The approval of a Bitcoin ETF has been a subject of intense scrutiny and debate among regulators. In the United States, the Securities and Exchange Commission (SEC) has been hesitant to approve a Bitcoin ETF citing concerns over market manipulation, lack of oversight, and potential risks to retail investors.
However, as the cryptocurrency ecosystem matures and more robust surveillance tools are developed, regulators are becoming more open to the idea. Other jurisdictions like Canada and some European countries have already approved Bitcoin ETFs, setting precedents that could influence regulatory stances worldwide.
The availability of a Bitcoin ETF could serve as a gateway for institutional investors who have been hesitant to invest in cryptocurrencies directly. This could bring considerable capital inflow into the market, potentially stabilizing prices and reducing volatility.
The easier it becomes to invest in Bitcoin, the more likely mainstream investors are to join the market. This could serve to further legitimize Bitcoin and, by extension, the broader world of digital assets.
While a Bitcoin ETF offers several benefits, it is not without risks. Market volatility, regulatory changes, and the technological risks associated with Bitcoin itself are factors that could affect the performance of a Bitcoin ETF. Investors must do their due diligence and be aware of these risks before making investment decisions.

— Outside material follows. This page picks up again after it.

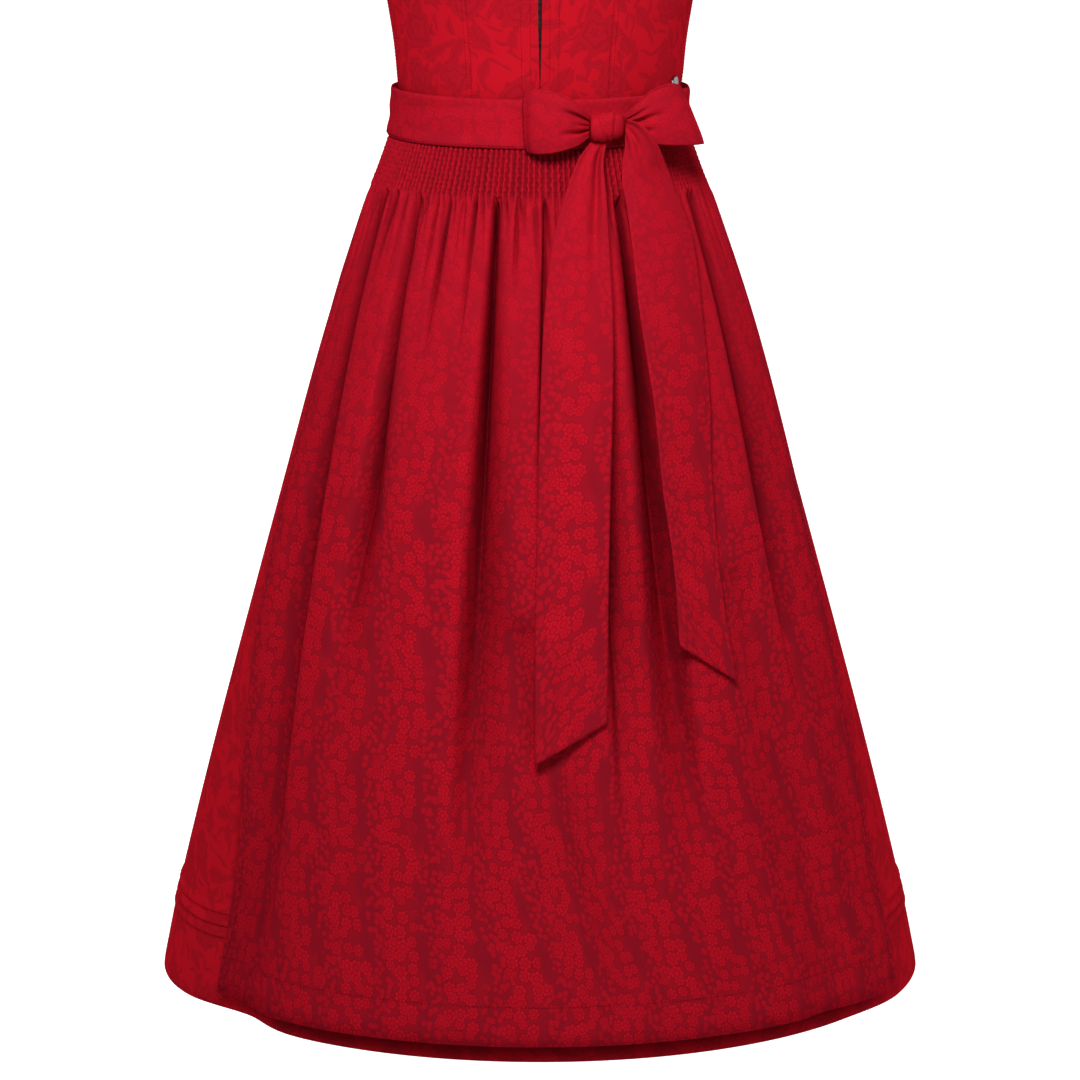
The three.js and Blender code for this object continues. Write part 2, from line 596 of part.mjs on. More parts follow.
// Knot: a short band wound over the bow from top to bottom, with a narrower fold beside it
function buildKnot() {
  const turns = 16;
  const shares = [-1, -0.92, -0.7, -0.4, 0, 0.3, 0.42, 0.54, 0.75, 0.92, 1];
  const power = (value, exponent) => Math.sign(value) * abs(value) ** exponent;
  const positions = [];
  const index = [];
  for (const across of shares) {
    const round = sqrt(1 - abs(across) ** 5) * 0.5 + 0.5;
    const groove = 1 - 0.17 * bell((across - 0.42) / 0.1);
    const reach = round * groove * (1 - 0.12 * smooth(0.42, 0.6, across));
    const x = KNOT.x + KNOT.halfWidth * across;
    const middle = tieFace(x, KNOT.z) - KNOT.clear - KNOT.depth / 2;
    for (let i = 0; i < turns; i += 1) {
      const turn = 2 * PI * i / turns;
      const boxY = power(sin(turn), 0.75);
      const boxZ = power(cos(turn), 0.85);
      positions.push(
        x,
        middle - KNOT.depth / 2 * boxY * reach,
        KNOT.z + KNOT.halfHeight * boxZ * reach,
      );
    }
  }
  const lastRing = (shares.length - 1) * turns;
  for (const side of [-1, 1]) {
    const x = KNOT.x + KNOT.halfWidth * side;
    positions.push(x, tieFace(x, KNOT.z) - KNOT.clear - KNOT.depth / 2, KNOT.z);
  }
  const [startPole, endPole] = [shares.length * turns, shares.length * turns + 1];
  for (let i = 0; i < turns; i += 1) {
    const n = (i + 1) % turns;
    for (let j = 0; j < shares.length - 1; j += 1) {
      const [a, b, c, d] = [j * turns + i, j * turns + n, (j + 1) * turns + n, (j + 1) * turns + i];
      index.push(a, b, c, a, c, d);
    }
    index.push(startPole, n, i, endPole, lastRing + i, lastRing + n);
  }
  const geometry = new THREE.BufferGeometry();
  geometry.setAttribute('position', new THREE.Float32BufferAttribute(positions, 3));
  geometry.setIndex(index);
  addMesh('bow_knot', geometry, CRIMSON);
}

// Bow loops: front and back layer of the folded tie, from the knot to the outer fold
const LEFT_LOOP = [
  { s: 0, x: 72.2, front: -102.4, back: -99.4, z: -401, half: 8.5, lean: 0 },
  { s: 0.2, x: 83, front: -108.5, back: -96.5, z: -398.5, half: 15.5, lean: 1 },
  { s: 0.45, x: 99, front: -105, back: -86, z: -394.6, half: 22.6, lean: 3 },
  { s: 0.75, x: 118, front: -94, back: -75, z: -393.6, half: 25.6, lean: 6.5 },
  { s: 1, x: 131.6, front: -81, back: -73, z: -394.8, half: 25.4, lean: 10.4 },
];
const RIGHT_LOOP = [
  { s: 0, x: 42.3, front: -109.5, back: -105.5, z: -401, half: 9, lean: 0 },
  { s: 0.2, x: 33, front: -118, back: -106.5, z: -399.5, half: 17, lean: -1 },
  { s: 0.5, x: 16, front: -123.5, back: -107.5, z: -397.5, half: 24, lean: -2 },
  { s: 0.8, x: -2.5, front: -120, back: -107.6, z: -396.5, half: 27, lean: -1 },
  { s: 1, x: -14.5, front: -113.5, back: -108.5, z: -397, half: 26, lean: 1 },
];

function loopSurface(table, sideSign) {
  return (u, v) => {
    const run = sideSign > 0 ? u : 1 - u;
    const onFront = run < 0.5;
    const s = onFront ? run * 2 : (1 - run) * 2;
    const turn = smooth(0.86, 1, s);
    const height = 1 - 2 * v;
    const front = along(table, 's', 'front', s);
    const back = along(table, 's', 'back', s);
    const middle = (front + back) / 2;
    const y = mix(onFront ? front : back, middle, turn ** 2.5);
    const bulge = (1 - height * height) * 3 * smooth(0, 0.4, s) * (1 - turn) * (onFront ? -1 : 0);
    const x = along(table, 's', 'x', s) - along(table, 's', 'lean', s) * height;
    return new THREE.Vector3(x, y + bulge, along(table, 's', 'z', s) + along(table, 's', 'half', s) * height);
  };
}

function buildLoops() {
  const columns = [0, 0.1, 0.2, 0.3, 0.4, 0.455, 0.485, 0.5, 0.515, 0.545, 0.6, 0.7, 0.8, 0.9, 1];
  const rows = steps(6);
  const loop = (name, surface) => {
    addSheet(name, surface, offset(surface, -TIE_CLOTH), columns, rows, CRIMSON);
  };
  loop('bow_loop_left', loopSurface(LEFT_LOOP, 1));
  loop('bow_loop_right', loopSurface(RIGHT_LOOP, -1));
}

// Face of the skirt's ring with no folds, at a place seen from the front
const plainFront = (x, z) => {
  const side = along(SKIRT, 'z', 'side', z) + apronStandOff(z);
  const front = along(SKIRT, 'z', 'front', z) + apronStandOff(z);
  return -front * sqrt(max(0.02, 1 - (x / side) ** 2));
};

// Tails, from the knot down: the two long edges seen from the front, and how far each stands
// before the apron's plain face. Right and left are the wearer's.
const TAIL_RIGHT = [
  { s: 0, rightX: 43, rightZ: -414.4, rightLift: 12, leftX: 57, leftZ: -414.4, leftLift: 13.5 },
  { s: 0.03, rightX: 33, rightZ: -428, rightLift: 15, leftX: 54.5, leftZ: -431, leftLift: 16 },
  { s: 0.08, rightX: 22, rightZ: -455, rightLift: 11, leftX: 57, leftZ: -459, leftLift: 15 },
  { s: 0.15, rightX: 11, rightZ: -493, rightLift: 8, leftX: 59, leftZ: -494, leftLift: 13 },
  { s: 0.28, rightX: 3.5, rightZ: -555, rightLift: 6, leftX: 62.3, leftZ: -556, leftLift: 11 },
  { s: 0.42, rightX: 0.3, rightZ: -622, rightLift: 5.5, leftX: 62, leftZ: -622, leftLift: 11 },
  { s: 0.6, rightX: -2.5, rightZ: -712, rightLift: 5.5, leftX: 59.6, leftZ: -708, leftLift: 10 },
  { s: 0.8, rightX: -4.2, rightZ: -815, rightLift: 5.5, leftX: 57.8, leftZ: -798, leftLift: 8 },
  { s: 1, rightX: -4.6, rightZ: -921.5, rightLift: 5, leftX: 57, leftZ: -888, leftLift: 5.5 },
];
const TAIL_LEFT = [
  { s: 0, rightX: 71.9, rightZ: -409, rightLift: 22.1, leftX: 72.1, leftZ: -395, leftLift: 22.7 },
  { s: 0.03, rightX: 72, rightZ: -419, rightLift: 26, leftX: 84.5, leftZ: -397, leftLift: 42 },
  { s: 0.06, rightX: 70.5, rightZ: -428, rightLift: 23, leftX: 94.8, leftZ: -407, leftLift: 47 },
  { s: 0.095, rightX: 69.8, rightZ: -438, rightLift: 20, leftX: 102.7, leftZ: -421, leftLift: 41 },
  { s: 0.14, rightX: 70, rightZ: -449, rightLift: 18, leftX: 110, leftZ: -441, leftLift: 25 },
  { s: 0.2, rightX: 73.5, rightZ: -466, rightLift: 16, leftX: 121, leftZ: -468, leftLift: 16 },
  { s: 0.28, rightX: 78.5, rightZ: -500, rightLift: 16, leftX: 132, leftZ: -500, leftLift: 10 },
  { s: 0.4, rightX: 85, rightZ: -556, rightLift: 17, leftX: 139.5, leftZ: -556, leftLift: 7.5 },
  { s: 0.55, rightX: 97, rightZ: -630, rightLift: 19, leftX: 146, leftZ: -630, leftLift: 7 },
  { s: 0.7, rightX: 104, rightZ: -697, rightLift: 18, leftX: 147.5, leftZ: -695, leftLift: 7 },
  { s: 0.85, rightX: 113.5, rightZ: -762, rightLift: 13, leftX: 154, leftZ: -775, leftLift: 6.5 },
  { s: 1, rightX: 118.6, rightZ: -829.5, rightLift: 7, leftX: 168, leftZ: -864, leftLift: 6 },
];

function tailSurface(rows) {
  return (u, v) => {
    const read = (column) => along(rows, 's', column, v);
    const x = mix(read('rightX'), read('leftX'), u);
    const z = mix(read('rightZ'), read('leftZ'), u);
    const rounded = 5 * u * (1 - u) * smooth(0, 0.06, v) * (1 - smooth(0.3, 0.8, v));
    const lift = mix(read('rightLift'), read('leftLift'), u) + rounded;
    return new THREE.Vector3(x, plainFront(x, z) - lift, z);
  };
}

function buildTails() {
  const rows = [0, 0.03, 0.06, 0.095, 0.14, 0.2, 0.28, 0.4, 0.55, 0.7, 0.85, 1];
  const tail = (name, table) => {
    const surface = tailSurface(table);
    addSheet(name, surface, offset(surface, -TIE_CLOTH), steps(6), rows, CRIMSON);
  };
  tail('tail_right', TAIL_RIGHT);
  tail('tail_left', TAIL_LEFT);
}

// ---------------------------------------------------------------- assembly

buildBodice();
buildStraps();
buildZip();
buildSlider();
buildPullTab();
buildTag();
buildSkirt();
buildApron();
buildSmocking();
buildBands();
buildKnot();
buildLoops();
buildTails();

export default group;
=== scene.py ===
"""A dirndl as it is worn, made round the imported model.

Sizes are in millimetres and become metres when a mesh is made. Angles go round the body in
degrees, from the centre front (0) through the wearer's left side (90) to the back (180). Every
piece of cloth is a thin closed shell over a grid of points: rows run down the cloth and columns
run across it, to the right as seen from outside.
"""

import math

import bmesh
import bpy
import numpy as np
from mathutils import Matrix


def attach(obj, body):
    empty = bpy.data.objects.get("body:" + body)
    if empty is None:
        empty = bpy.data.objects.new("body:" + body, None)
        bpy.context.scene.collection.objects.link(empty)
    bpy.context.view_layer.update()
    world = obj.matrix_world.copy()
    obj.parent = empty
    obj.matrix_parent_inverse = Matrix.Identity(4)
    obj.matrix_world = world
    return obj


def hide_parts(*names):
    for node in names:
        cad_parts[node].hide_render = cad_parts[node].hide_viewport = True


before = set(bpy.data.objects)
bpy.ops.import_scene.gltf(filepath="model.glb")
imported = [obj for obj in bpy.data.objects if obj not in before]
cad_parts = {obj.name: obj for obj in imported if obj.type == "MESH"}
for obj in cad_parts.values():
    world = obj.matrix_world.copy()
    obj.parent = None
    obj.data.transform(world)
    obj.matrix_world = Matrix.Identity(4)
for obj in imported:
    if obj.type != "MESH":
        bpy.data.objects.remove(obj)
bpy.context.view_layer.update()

MM = 0.001
FULL_TURN = 2 * math.pi

# ---------------------------------------------------------------- driving dimensions

CLOTH = 1.4            # thickness of a lined bodice or skirt wall
TIE_CLOTH = 1.2        # thickness of the doubled tie and band
SEAM_GAP = 0.3         # clearance between two pieces that are sewn together
WAIST_Z = -400
HEM_Z = -1167
BAND_TOP, BAND_BOTTOM, TIE_REACH = -379, -421, 1.9
SMOCK_BOTTOM, SMOCK_PLEATS, SMOCK_RELIEF, SMOCK_ROWS = -460.5, 80, 2.9, 10
APRON_HEM, APRON_GATHERS, HEM_TURN = -1149, 44, 32
APRON_CUT_WIDTH, APRON_CUT_LENGTH = 820, 720    # the apron panel before it is gathered
TUCK_EDGES, TUCK_DEPTH, TUCK_RELIEF = (58, 67.5, 78), 8.5, 1.5
UNDER_DEPTH, UNDER_INNER, UNDER_OUTER, UNDER_AT_HEM = 34, (60, 52), (76, 68), 0.2
DENT_ANGLE, DENT_DEPTH, DENT_WIDE, DENT_STEEP = -53, 15, 14, 8
PRINCESS_FRONT, SIDE_SEAM, PRINCESS_BACK = 29, 90, 140
FLOWER_BAND = 54       # pitch of the apron cloth's flower bands
TWILL_PITCH = 1.1      # pitch of the weave's diagonal lines
MEAN_RADIUS, CLOTH_RADIUS, FRONT_RADIUS = 125, 128, 134    # turn angles into lengths of cloth
STITCH_WIDTH, STITCH_HEIGHT, STITCH_SHARE = 0.6, 0.36, 0.66    # share: of the pitch, in length
TOOTH_PITCH, TOOTH_LENGTH, TOOTH_HEIGHT = 1.4, 0.85, 2.2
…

Arguments Against Bitcoin ETFs:
Centralization of Decentralized Assets:
Bitcoin and other cryptocurrencies were originally designed to be decentralized, peer-to-peer digital assets. Introducing Bitcoin ETFs could concentrate ownership and control of these assets in the hands of a few financial institutions, potentially undermining the decentralization ethos.
When investing in Bitcoin ETFs, investors rely on the fund’s manager to hold and manage the underlying Bitcoin. This introduces counterparty risk, as the fund manager could mismanage or lose the assets.
Some argue that the introduction of Bitcoin ETFs could make the cryptocurrency market more susceptible to price manipulation, as large traders and institutions could potentially influence prices through the ETF market.
Loss of Private Keys:
One of the core principles of cryptocurrency ownership is the responsibility of holding and safeguarding private keys. With Bitcoin ETFs, investors do not hold their private keys, which goes against this fundamental principle.
The regulatory environment for cryptocurrencies is still evolving. The approval and regulation of Bitcoin ETFs could introduce uncertainty and potential regulatory hurdles for the broader crypto market.
As the intersection of traditional finance and the burgeoning world of digital assets continues to evolve, the introduction of a Bitcoin ETF stands as a significant milestone. Offering a more straightforward, regulated, and liquid way to invest in Bitcoin, ETFs could serve as the catalyst for broader adoption and institutional participation in the cryptocurrency market.
However, it’s essential for investors to understand the risks involved, given the nascent nature of the asset class and the regulatory uncertainties that still exist. Regardless, a Bitcoin ETF represents not just an investment product but a significant shift in how society interacts with money and finance. As regulatory frameworks solidify, and more investors become comfortable with digital assets, the Bitcoin ETF could play a key role in shaping the financial landscape of the future.